Yazıya başlarken bir önceki yazımı hatırlatmakta yarar var. O yazıda çocuk istismarlarından söz etmiş ve ailenin koruma konusunda çok dikkatli olması gerektiği üzerinde durmuştum. Bu yazı ise çocukların özgür bırakılmasıyla ilgili. İki yazı arasında çelişki var diye düşünülebilir. Yazının tamamı okunduğunda hiçbir çelişki olmadığı anlaşılacaktır.
Pedagoji bilimi toplum tarafından önemsenmeye, esasları daha fazla benimsenmeye başladı. Eğitimli aileler, çocuk yetiştirirken bu bilimin dediklerine uymaya çalışıyorlar. Toplumda eğitim düzeyi yükseldikçe daha özgüvenli, hayata atılmaya hazır, başarılı çocuklarımız olacak.
Diğer yandan Türk toplumunun değerleri, gelenekleri, duygu dünyası, aile düzeni Batı toplumlarına göre büyük farklılıklar gösteriyor. Bizde aile bağları hem çok kuvvetli hem zaman zaman aşırı duygusal. Çocuklarımıza duyduğumuz sevgi, merhamet koruyuculukta abartıya yol açabiliyor. Bu durum onların özgüvensiz, yardımsız yaşayamayan, dayanıksız bireyler olmaları tehlikesini getiriyor.
Çocuk, yürümeye başladığı anda özgür olma mücadelesine girişir. Yemeğini döke saça da olsa kendi yemek ister.

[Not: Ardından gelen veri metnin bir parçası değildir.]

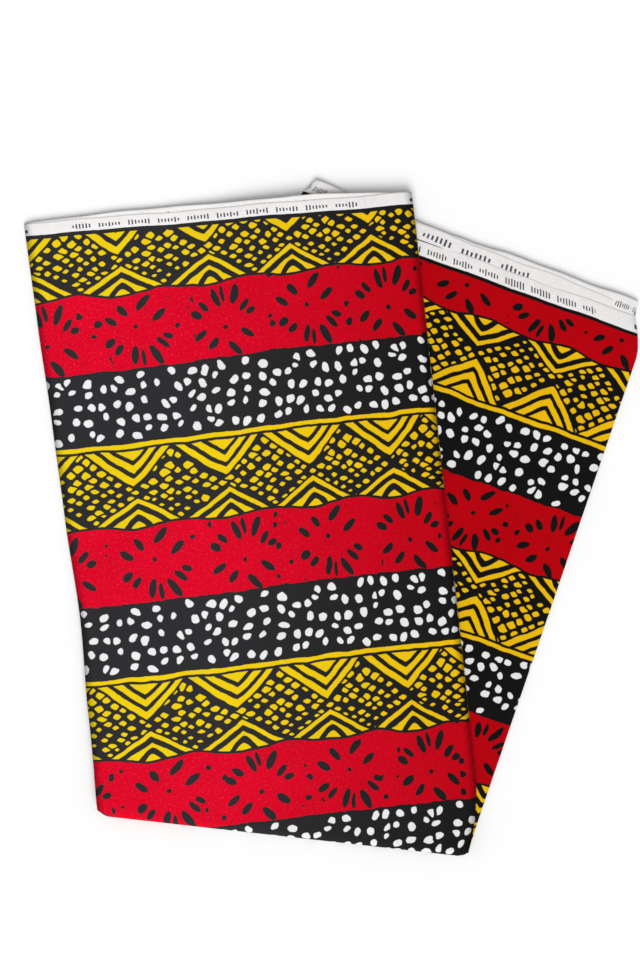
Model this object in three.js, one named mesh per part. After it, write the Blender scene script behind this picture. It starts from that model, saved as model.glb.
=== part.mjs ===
import * as THREE from "three";

// A length of printed cotton cloth, folded and laid flat. The cloth is lapped edge over edge into a strip
// fifteen layers deep, and the strip is folded once across on a slant, so that a front wing lies on a back
// wing and the two fan out from one folded end. Both selvedges lie at the far ends of the wings.
// Millimetres, +Z up, the underside on z = 0. +Y runs from the fold to the selvedges.

// The cut and its folding.
const clothLength = 5486;
const layerCount = 15;
const layerPitch = 0.48;
const stripWidth = clothLength / layerCount;
const stackDepth = layerCount * layerPitch;

// The pieces: walls for the stretches that show, and the air between neighbours.
const wall = 1.1;
const seam = 0.3;
const facingGap = 0.4;
const axisGap = 0.4;

// The slanted fold: its left end, its fall to the right, and the width of the cloth that goes round it.
const foldLeft = new THREE.Vector2(-218.268, -282.393);
const foldTilt = 6.4;
const foldWidth = 348;
const foldRadius = stackDepth + facingGap / 2;
const coreRadius = 0.05;

// The long edges of each wing: length from the fold to the selvedge, and lean off +Y towards +X.
const wings = {
  front: {
    width: stripWidth,
    left: { length: 565, lean: -7.1 },
    right: { length: 634, lean: -6.25 },
  },
  back: {
    width: foldWidth,
    left: { length: 616, lean: 17.9 },
    right: { length: 536, lean: 18.9 },
  },
};

// The front wing's right edge is drawn in towards the fold, and the back wing's right corner at the selvedge.
const foldPinch = { inset: stripWidth - foldWidth, length: 92, power: 2.2 };
const cornerPinch = { inset: 14.5, length: 38, power: 1.6 };
const foldCorner = { reach: 11, least: 0.45 };

// How far the front wing's left edge bows in, at even places from the selvedge to the fold.
const leftBow = [-3, -2, 0, 1, 4, 0.8, -1.5];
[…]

Yollarda elinden tutarak yürümek istersiniz, elini kurtarmaya çalışır. Tehlike yoksa elini bırakıp düşmesine, kendi kendine kalkmasına fırsat vermek yerinde olur.
Bu konuda Rahmetli Prof.Dr.Doğan Cüceloğlu, bir konferansında şöyle bir örnek vermişti: “Üç yaşlarındaki çocuğunuzla parka gittiğinizde elinden tutmanızı istemeyecek, özgürce yürümeye, koşmaya çabalayacaktır. O sırada bir ağacın ardına saklanın. Sizi göremeyince, endişelenecek, korkacak, ağlayacaktır. Bu durum onun özgür olurken aynı anda sizin koruyucu desteğinizi de arkasında istediğini göstermektedir. O size ‘Benim özgürlüklerimi kısıtlama; ama başım dertte olduğunda yardımıma koşacağından da emin olmalıyım.’ demektedir.”
Bu durum çocuklarımız hangi yaşa gelirlerse gelsin, biz sağ oldukça değişmez. Özgürlüklerini kısıtlamazken her an arkalarında olduğumuza inandırmalıyız onları. Babam son yıllarında evden çıkamaz durumdaydı. Başka şehirde olduğum için sık görüşemediğimiz gibi, bana bir yardımı da yoktu. Ama rahmetli olduğunda sırtımı dayadığım koca bir dağ yıkılmış, 45 yaşında dünyada yalnız ve çaresiz kalmışım gibi hissetmiştim.
Çocuklarımı yetiştirirken Cüceloğlu Hoca’nın sözlerini hep hatırladım. Kızılay’da oturuyorduk. Oğlum Altındağ’daki Anadolu lisesinin orta kısmına başlayacaktı. Olanaklarım olmasına rağmen servise yazdırmadım. Meşrutiyet caddesinden otobüse binerek gidiyor, otobüsle dönüyordu. Nasıl gidip geleceğini öğretmiş, ayrı ayrı hareket ederek gidip gelmiş, nelerle karşılaşabileceğini anlatmış, başaracağından emin olmuştum.
Bu arada şunu da belirtmeliyim: Bunu yapmak hiç de kolay değildi. Baba yüreği dayanmıyordu. Yağmurda ağır çantası altında çökmüş omuzları yürüyerek durağa giderken ardından bakıp kendime kızdığımı, içimin yandığını, bir defasında merhametten gözlerimin yaşardığını hatırlıyorum. Pes edip kolaya kaçmadım.
Birkaç ay sonra bu deneyimi yeterli görüp “Seni servise yazdırayım.” dediğimde istemedi, büyük deneyimler kazandığı düzeni sürdürdü. Bunun ve benzeri uygulamalarımın onun bugün onur duyduğum başarılarında büyük etkisi olduğu inancındayım.